Until the end of the last quarter of last fiscal year, the broad money supply stood at ETB740.6 billion, a 29.2Pct growth from the same period last year, according to the NBE’s latest report. The growth of the broad money supply was largely attributed by the central bank to the expansion in domestic credit and increase in net foreign assets.
Abdulmenan stresses that a massive growth in money supply induces greater demand for imported goods and services. “As a result, demand for foreign currencies in the formal market will soar. When the official market fails to supply enough foreign currencies, and there is an inconsistency between macroeconomic policies, foreign trade and the exchange rate regime, it creates an an environment that lets the parallel market thrive,” he argues. “The government is overwhelmingly focused on sustaining economic growth while side-lining other issues such as inflation and budget deficit as well as loose fiscal and monetary policies.

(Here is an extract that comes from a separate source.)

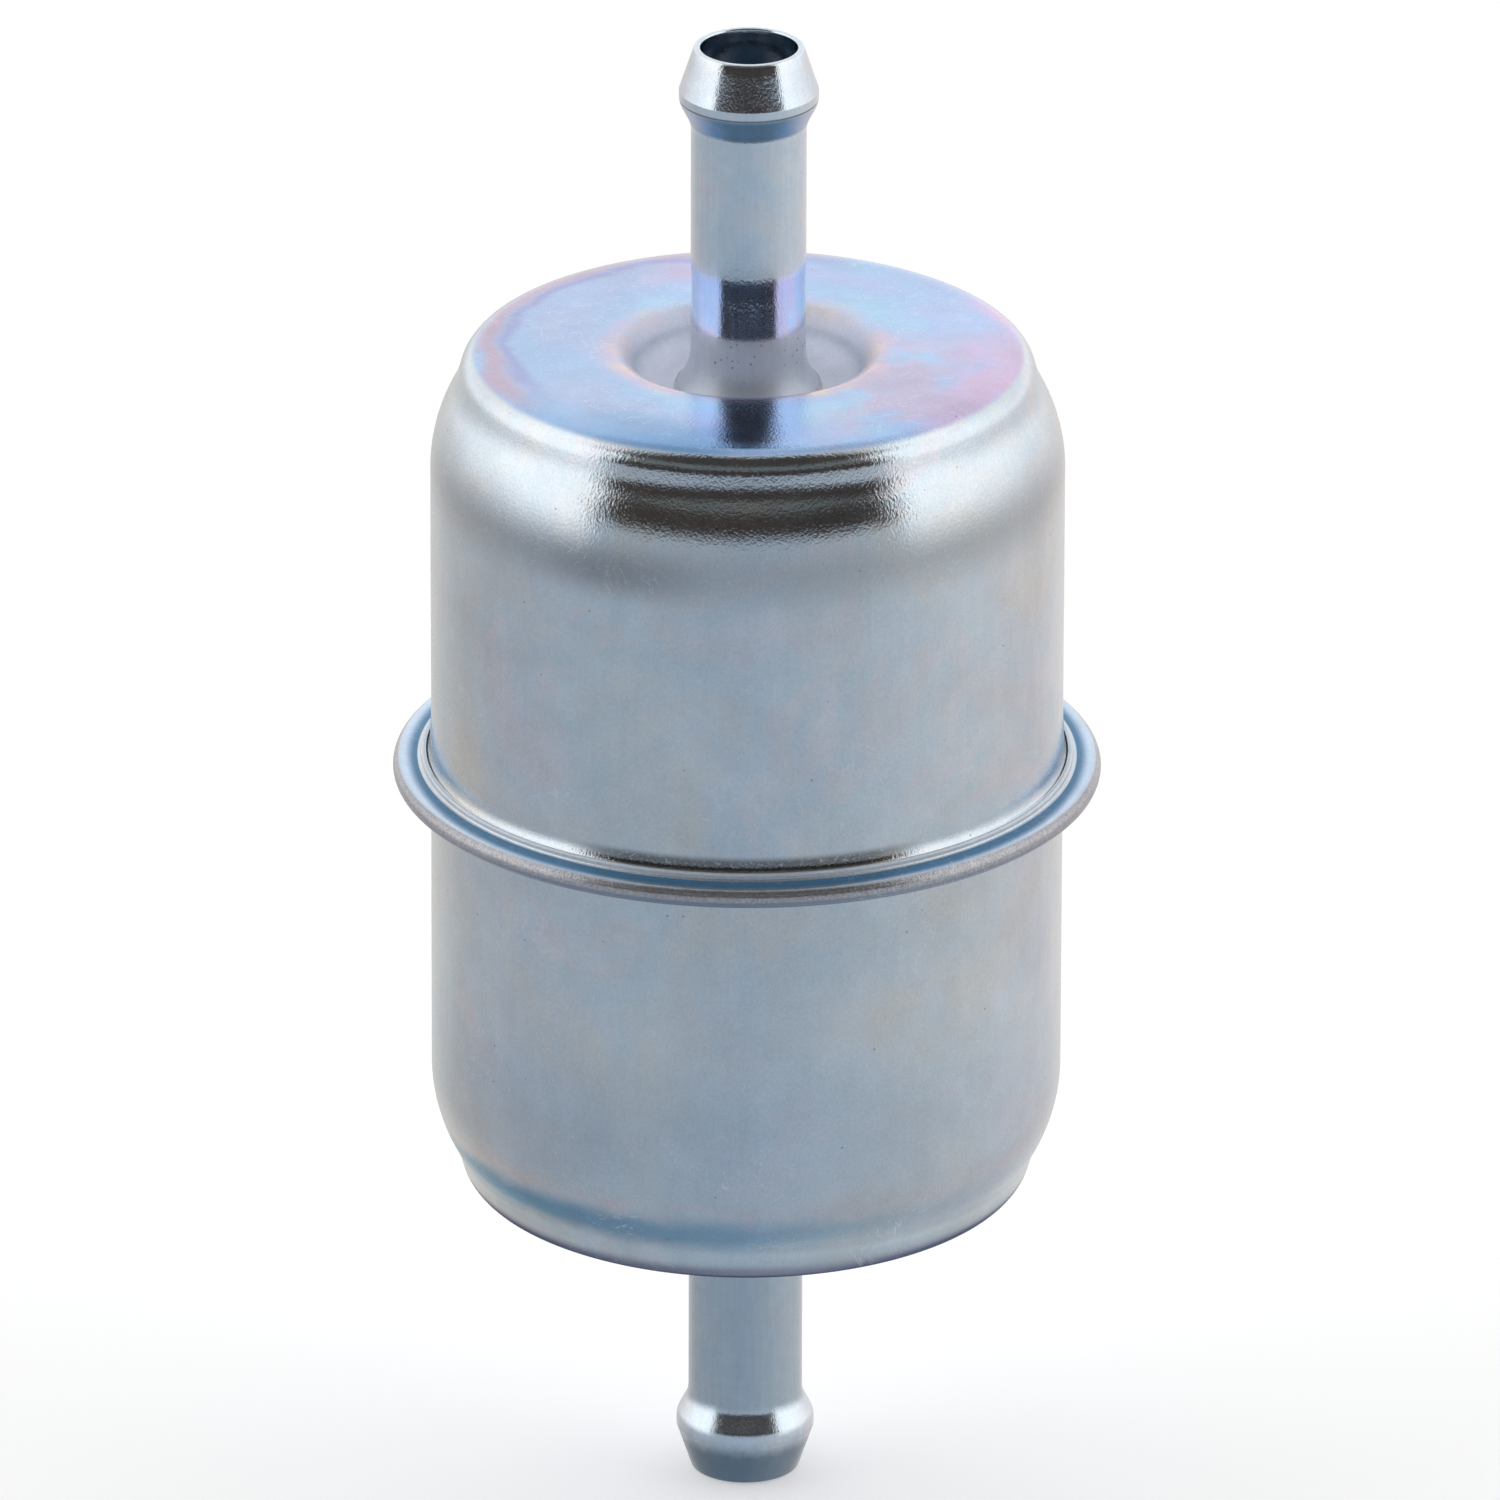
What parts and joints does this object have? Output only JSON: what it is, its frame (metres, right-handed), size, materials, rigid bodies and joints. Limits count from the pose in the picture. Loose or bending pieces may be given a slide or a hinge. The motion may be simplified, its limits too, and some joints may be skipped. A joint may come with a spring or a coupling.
{
  "type": "fuel filter",
  "caption": "Round two-piece metal can in-line fuel filter with a rolled seam bead, dimpled ends and a barbed hose nipple at each end, holding a spring-loaded pleated element.",
  "frame": {"origin": "on the filter's axis at the mid-plane of the rolled seam, which is the middle of the whole part", "axes": "+Z along the axis towards the inlet nipple; X and Y across the can"},
  "size_m": [0.05, 0.05, 0.1084],
  "materials": {
    "zinc_can": "satin blue-white zinc plate with faint iridescence",
    "zinc_tube": "bright blue-white zinc plate",
    "plated_braze": "plated braze fillet",
    "seam_compound": "cured sealing compound",
    "filter_paper": "resin-treated filter paper",
    "bright_steel": "bright pressed tinplate",
    "cap_adhesive": "cured plastisol",
    "nitrile": "matt black nitrile",
    "spring_wire": "drawn spring wire"
  },
  "bodies": {
    "housing": {"inlet_shell": "zinc_can", "outlet_shell": "zinc_can", "seam_seal": "seam_compound", "inlet_nipple": "zinc_tube", "outlet_nipple": "zinc_tube", "inlet_braze_ring": "plated_braze", "outlet_braze_ring": "plated_braze"},
    "element": {"filter_pleats": "filter_paper", "pleat_seam_clip": "bright_steel", "centre_tube": "bright_steel", "closed_end_cap": "bright_steel", "open_end_cap": "bright_steel", "closed_cap_adhesive": "cap_adhesive", "open_cap_adhesive": "cap_adhesive", "outlet_seal": "nitrile", "element_spring": "spring_wire", "spring_seat": "bright_steel", "centring_spider": "bright_steel"}
  },
  "joints": [
    {"name": "element_lift", "type": "slide", "parent": "housing", "child": "element", "axis": [0, 0, 1], "range_m": [0, 0.002], "stiffness_N_per_m": 500, "springref_m": -0.006, "deforming": ["element_spring"]}
  ]
}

These side-lined issues are also the major culprits for thriving black markets.”
The government has implemented various macroeconomic policies in an attempt to abolish the parallel foreign exchange market and create a unified exchange market. However, none of them have helped the country move towards the realization of a single (unified) forex market. The survival of the parallel market, even at a higher exchange rate than the official one, has made the situation more complicated and exposed the country to macroeconomic woes, according to economic analysts.
Last year, multiple consecutive measures were taken to weaken the parallel market. The first was the devaluation of birr by 15Pct against major baskets of currency, which proved ineffective. Although it was not as inflationary as previous devaluations, the government’s attempts to raise export earnings, which stood around three billion dollars, failed. “The trouble is that devaluation won’t improve export performance, as Ethiopia mainly relies on the export of limited agricultural commodities. As last year’s devaluation showed, the export performance is the same whereas the cost of imports soared,” says Abdulmenan.
A few months after the exchange rate adjustment, a new directive was enacted to prevent under-invoicing of imported items. Since most businesses get less forex than they require from commercial banks, they fulfill the rest by purchasing hard currency from the black market. However, importers under invoice the price of their commodities to match with the LC. The directive was intended to stop such practices.
The government also opened a window of opportunity for legal as well as illegible account holders to access foreign currency without waiting for the approval of LC, with the introduction of diaspora accounts, but to no avail.
Meanwhile, Prime Minister Abiy Ahmed (PhD), who took power in the midst of the foreign exchange crisis, continues taking administrative measures by shutting down businesses engaged in the parallel market. Although the gap between the two exchange markets reached historic lows soon after he took power, it didn’t last.
“Administrative measures are short term solutions. They drive participants into hiding for some time. As long as the black market is attractive in terms of returns, it will thrive,” says Abdulmenan. “Allowing more business people to have foreign currency bank accounts, and easing the path for funds to circulate is recommended.”
Abdulmenan also recommends making the exchange rate competitive by legalizing the sector, which will have the discretion to set its own rates, can be a solution. Amin, on the other hand, does not buy this idea. “Legalizing the parallel market will increase the capital flight, which has already reached at a critical stage. It will also widen the balance of payment deficit.”